Argumenta-se que se trata de um seguro de responsabilidade e não de um seguro de danos, pelo que, sendo o condutor beneficiário da garantia do seguro para com terceiros lesados, não pode simultaneamente ser beneficiário de indemnização, isto é, terceiro, para efeitos de receber, ele próprio, uma indemnização por eventuais danos sofridos em consequência do acidente.

Efectivamente  - e como ensina o Prof. Antunes Varela, in Das Obrigações em Geral , 10ª ed. vol. I, pag 709 - o seguro obrigatório é «um seguro pessoal (de responsabilidade civil da pessoa que possa ser obrigada a reparar os danos patrimoniais e não patrimoniais resultantes de lesões causadas por veículos) e não um seguro real».

Por conseguinte, sendo a sua obrigatoriedade estabelecida no interesse de terceiros vítimas do acidente, e não do condutor ou detentor do veículo, carecia de sentido que o seguro garantisse a indemnização pelos danos sofridos pelo condutor, na sequência de acidente devido ao próprio lesado, mesmo que não haja culpa dele.

Por outro lado, não se vislumbra que este entendimento que vimos defendendo, viole quaisquer princípios fundamentais, de consagração constitucional.

Aliás, sobre a constitucionalidade da norma ínsita no art. 7º, do DL 522/85 (de sentido idêntico à do art. 14º, do DL 291/2007), quando interpretada no sentido da exclusão dos danos sofridos pelo condutor, se pronunciou favoravelmente o acórdão do Tribunal Cosntitucioanl 25/2010, de 13/1/2010, in Jusnet 140/2010.

Neste contexto, é de concluir que a ré seguradora, com quem foi celebrado o seguro obrigatório de responsabilidade civil  não é responsável pelo ressarcimento de eventuais danos sofridos pelo condutor do veículo sinistrado.

Também o Fundo de Garantia Automóvel, ao qual são aplicáveis as exclusões previstas para o seguro obrigatório (art. 52º, nº1, do DL 291/2007) não pode ser chamado, ainda que subsidiariamente, a satisfazer as indemnizações reclamadas pelo ora autor.

Improcede, pois, in tottum, o recurso.

13. Nestes termos, negando provimento à apelação, acorda-se em confirmar a sentença recorrida.

Custas pelos apelantes.

Lisboa, 3 de Junho de 2014

Maria do Rosário Morgado

Rosa Ribeiro Coelho

Maria Amélia Ribeiro

[1] Cfr., a este respeito, Lebre de Freitas, CPC anotado, 51.

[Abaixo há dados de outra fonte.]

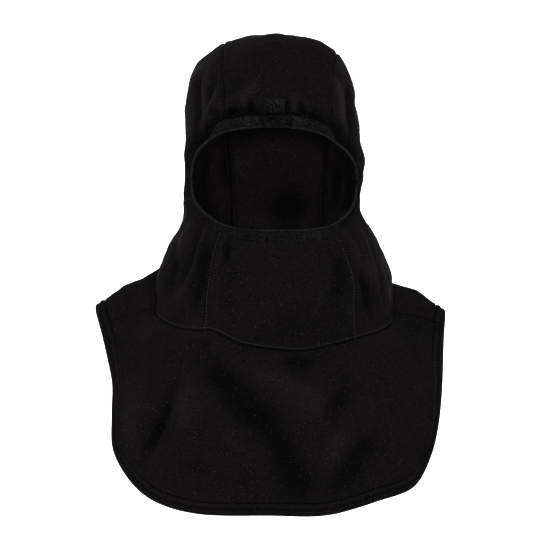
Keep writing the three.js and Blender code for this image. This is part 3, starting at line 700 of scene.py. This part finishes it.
# Degrees from the front centre, hem's fall left and right, reach out left and right, depth, swell, as shares
hem_spokes = [
    (0, 1.018, 1.018, 0.000, 0.000, -1.000, 0.30),
    (15, 1.045, 1.005, 0.386, 0.320, -0.958, 0.30),
    (28, 1.055, 0.950, 0.630, 0.616, -0.845, 0.40),
    (38, 0.940, 0.900, 0.777, 0.806, -0.746, 0.50),
    (48, 0.760, 0.750, 0.884, 0.903, -0.630, 0.50),
    (58, 0.570, 0.580, 0.896, 0.949, -0.535, 0.40),
    (68, 0.400, 0.390, 0.896, 0.972, -0.437, 0.20),
    (78, 0.250, 0.200, 0.928, 0.981, -0.310, 0.00),
    (90, 0.120, 0.090, 0.963, 0.990, -0.162, 0.10),
    (102, 0.150, 0.110, 1.000, 1.003, 0.010, 0.25),
    (114, 0.240, 0.190, 1.005, 1.000, 0.200, 0.40),
    (126, 0.360, 0.310, 0.990, 0.988, 0.390, 0.50),
    (138, 0.630, 0.560, 0.935, 0.955, 0.575, 0.70),
    (148, 0.970, 0.910, 0.870, 0.890, 0.735, 0.80),
    (158, 1.290, 1.260, 0.740, 0.750, 0.870, 1.00),
    (168, 1.440, 1.430, 0.470, 0.470, 0.955, 1.00),
    (180, 1.480, 1.480, 0.000, 0.000, 1.000, 1.00),
]


def reach_back(row):
    return row[5] * (bib_front if row[5] < 0 else bib_back)


hem_fall = spoke_curve(hem_spokes, lambda row: row[1] * bib_drop, lambda row: row[2] * bib_drop)
hem_across = spoke_curve(hem_spokes, lambda row: -row[3] * bib_width / 2, lambda row: row[4] * bib_width / 2)
hem_depth = spoke_curve(hem_spokes, reach_back, reach_back)
swell_out = spoke_curve(hem_spokes, lambda row: row[6] * bib_swell, lambda row: row[6] * bib_swell)
bib_folds = [
    # start, middle, end, rise, width
    ((-71, -352), (-30, -396), (5, -427), -8.5, 16.5),
    ((5, -427), (19, -462), (32, -500), -8.0, 14.3),
    ((-33, -354), (10, -376), (43, -394), 6.0, 12.1),
    ((32, -376), (45, -403), (51, -435), 6.0, 14.3),
    ((86, -405), (73, -435), (60, -473), 6.5, 9.9),
    ((84, -376), (73, -397), (66, -419), -5.5, 11.0),
    ((110, -432), (91, -459), (70, -489), -7.0, 11.0),
    ((-106, -379), (-119, -419), (-138, -459), -7.5, 6.6),
    ((-141, -386), (-146, -414), (-151, -441), 5.0, 11.0),
    ((-81, -370), (-87, -403), (-92, -435), 5.5, 13.2),
    ((-87, -459), (-79, -465), (-71, -468), -3.0, 11.0),
    ((-46, -424), (-33, -446), (-9, -478), 5.0, 11.0),
    ((-19, -453), (-16, -459), (-13, -465), -2.5, 3.3),
    ((-92, -329), (-76, -333), (-63, -329), -3.2, 8.5),
    ((15, -351), (34, -355), (51, -351), -3.2, 9.0),
    ((104, -370), (108, -392), (111, -414), 2.0, 2.8),
    ((120, -386), (128, -419), (134, -455), 2.2, 2.4),
    ((147, -329), (159, -345), (170, -361), -3.0, 7.0),
]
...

[2] Trata-se das directivas 72/166/CEE, de 24 de Abril (1ª Directiva), 84/5/CEE, de 30 de Dezembro de 1983 (2ª Directiva), 90/232/CEE, de 14 de Maio de 1990 (3ª Directiva), 2000/26/CE, de 16 de Maio de 2000 (4ª Directiva) e 2005/14/CE, de 11 de Maio (5ª Directiva) [publicadas, respectivamente no Jornal Oficial (1972) L 103, p.1; (1984) L 8, p.17; (1990) L 129 p.33; (2000) L 181, p.65; e (2000) L 149, p.14.

[3] Cfr. Gomes Canotilho e V. Moreira, CRP, anotação ao art. 8º e
João Mota Campos, Manual de Direito Comunitário, 380 e ss.

[4] Cf. os comentários de Calvão da Silva (em anotação ao acórdão STJ de 4 de Outubro de 2007, in Revista de Legislação e Jurisprudência, Ano 137º, n.º 3946, p. 45/46), a respeito da imprecisão da versão em língua portuguesa do texto da Directiva.
[5] O Tribunal de Justiça da União Europeia, no acórdão Elaine Farrel, de 19.4.2007 (que se pode consultar in http://europa.eu.int/cj/index.htm) decidiu que "o artigo 1.º da Terceira Directiva 90/232 reúne todas as condições exigidas para produzir efeito directo e, portanto, confere aos particulares direitos que estes podem invocar directamente perante os órgãos jurisdicionais nacionais."